During the organisation's presentation at IEDM 2019, a CEA-Leti team reported that, “Thin-film batteries provide some of the highest energy densities of electrochemical energy storage devices, but the inability to increase the electrodes’ thicknesses and control the geometry on the micrometer scale has thus far hindered their effective areal energy density and integration in miniaturised devices.”
According to the paper that was presented, CEI-Leti was able to, "demonstrate an areal energy density of 890 μAh.cm-2, the highest reported so far for such devices. Furthermore, we show that the new TFB architecture exhibits high power density, reaching capacity as high as 450 μAh.cm-2 under 3mA.cm-2 current density.”
The continued miniaturization of electronics has highlighted the need for highly integrated electrochemical energy storage, while storage at the point of load reduces dissipation from power loss and I/O switching noise that limits the effectiveness of sensitive devices in unique form factors.
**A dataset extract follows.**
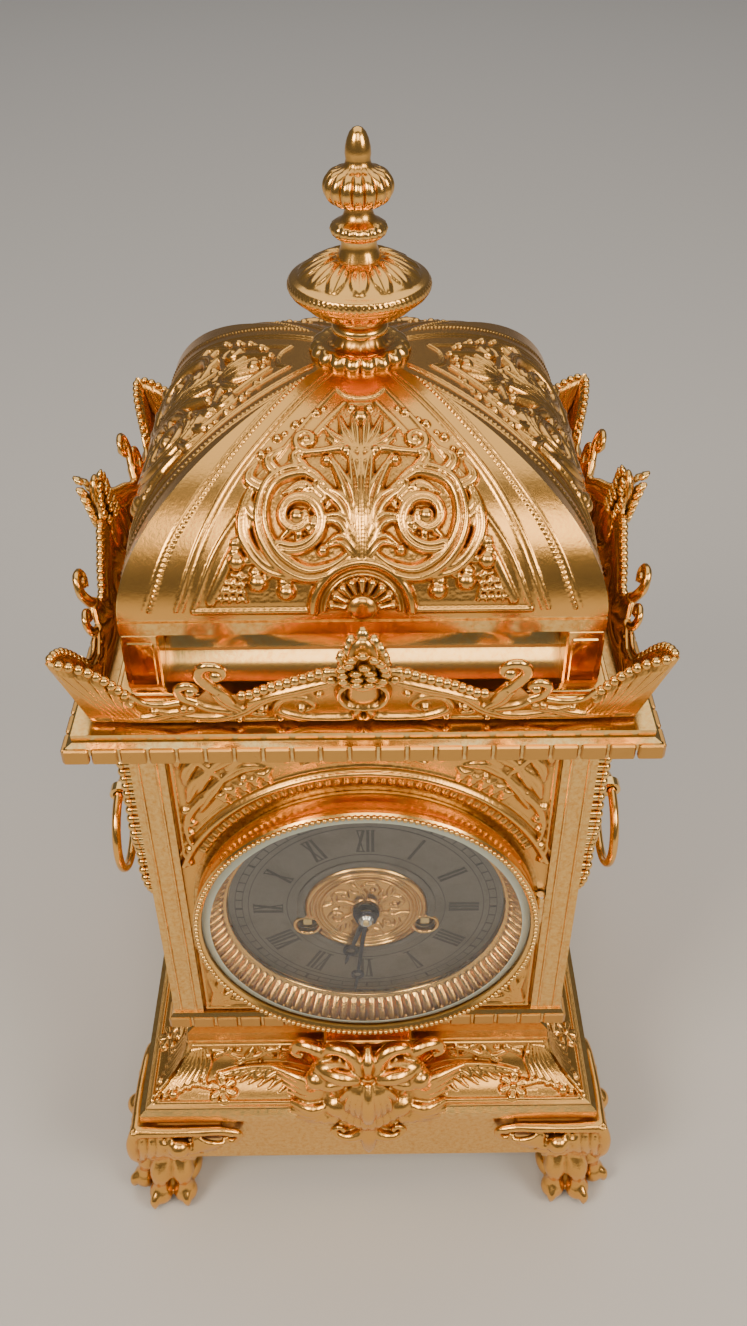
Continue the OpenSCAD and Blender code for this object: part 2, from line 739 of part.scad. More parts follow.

Recent progress in the microfabrication of integrated electrochemical capacitors offers high-power density and high-frequency response, but the low energy densities of these devices tends to inhibit the use of microelectromechanical systems (MEMS) and autonomous device applications that may require long periods between charging.
The team’s solution to these challenges is a high-energy-density, millimeter-scale, thin-film battery integrating 20μm-thick LiCoO2 cathode in a Li-free anode configuration.
“Implantable sensors or biological-function monitoring systems such as intraocular pressure sensors and blood-glucose measurement would be particularly suited for our TFBs,” suggested Sami Oukassi, lead author of the paper, “Millimeter Scale Thin-Film Batteries for Integrated High-Energy-Density Storage”. “External systems, i.e. cochlear implants and smart contact lenses would also benefit from the advantages of this breakthrough.”
“Battery manufacturers have been struggling to produce a power source that not only functions at the micro-scale but has high power density and energy,” Oukassi said. “CEA-Leti TFBs offer this opportunity with the highest performance reported so far, compared with current TFBs and micro-supercapacitor solutions.”